Joan Hill | |
Birth Name: | Che-se-quah |
Birth Date: | 19 December 1930 |
Birth Place: | Muskogee, Oklahoma, United States |
Death Place: | Muskogee, Oklahoma |
Nationality: | Muscogee (Creek) Nation |
Field: | Painting |
Training: | BA Northeastern State University; Bacone College |
Movement: | Bacone school, Nonobjective abstraction |
Patrons: | US Department of the Interior |
Awards: | Smithsonian Institution's People of the Century. |
Joan Hill (December 19, 1930 – June 16, 2020[1]), also known as Che-se-quah, was a Muscogee Creek artist of Cherokee ancestry. She was one of the most awarded Native American women artists in the 20th century.
Joan Hill was born in Muskogee, Oklahoma, on December 19, 1930, the daughter of William M. and Winnie Harris Hill.[2] [3]
She descended from both Muscogee Creek and Cherokee chiefs. She chose the name Cheh-se-quah, Muscogee for "Redbird," for both her great-grandfather, Redbird Harris, and her maternal grandfather.[4]
Hill lived on the site of the old Confederate Fort Davis, located on the south bank of the Arkansas River two and one-half miles northeast of present Muskogee, with her family. Her studio was adjacent to a Pre-Columbian Indian mound dating from 1200 CE.
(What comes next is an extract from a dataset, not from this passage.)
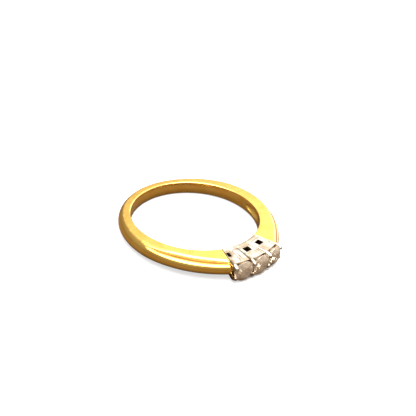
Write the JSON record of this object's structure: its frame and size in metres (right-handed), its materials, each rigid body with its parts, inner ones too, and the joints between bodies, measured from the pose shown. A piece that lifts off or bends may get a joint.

Hill attended Bacone College. In 1952, she received her BA degree in education from Northeastern State University of Tahlequah, Oklahoma, in 1952.[2] In 1953, Hill took the Famous Artists Course.[2] She was a public art teacher for four years before becoming a full-time artist.[5]
She received more than 290 awards from countries including Great Britain and Italy.[6] Other honors include over 20 Grand Awards, and the Waite Phillips Artist Trophy. In addition, Hill was the winner of a prestigious mural competition at the Daybreak Star Performing Arts Center from the Seattle Arts Commission in Washington.[6] In 1974 Hill was given the title "Master Artist" by the Five Civilized Tribes Museum in Muskogee.
Over 110 of her works are in permanent collections, including the Sequoyah National Research Center in Little Rock, Arkansas, the United States Department of the Interior Museums of the Indian Arts and Crafts Board, Washington, D.C., and the Smithsonian Museum of the American Indian, New York City.[6] State appointments include to the Governor's Commission on the Status of Women by Governor Henry Bellmon, 1989. National Appointments include U.S. Commissioner to the Indian Arts and Crafts Board, Washington D.C., by the U.S. Secretary of the Interior–2000. In 2000, Hill was the "Honored One" of the Red Earth festival in Oklahoma City, Oklahoma.
Hill is known most for her stylized, acrylic paintings of historical and cultural scenes, employed a limited palette of neutrals, oranges, reds, and purples. Painting with watercolors, she let negative space define foliage, mounds, or other landscape features. "Each element of her paintings is purposeful," writes author Susan C. Power.[4] She predominantly painted Muscogee and Cherokee women and frequently painted nude figures.[4] Hill also explored nonobjective abstraction.
Via Gambaro Gallery, which was launched by Retha Walden Gambaro and Stephen Gambaro to spotlight contemporary Native American artists, included Hill's work in its 1980 National American Indian Women's Art Show.[7]
Hill said in 1991, "Art widens the scope of the inner and outer senses and enriches life by giving us a greater awareness of the world."[4]
In 2018 through 2020, her painting was exhibited in the exhibition Hearts of Our People: Native Women Artists at the Smithsonian American Art Museum.[8]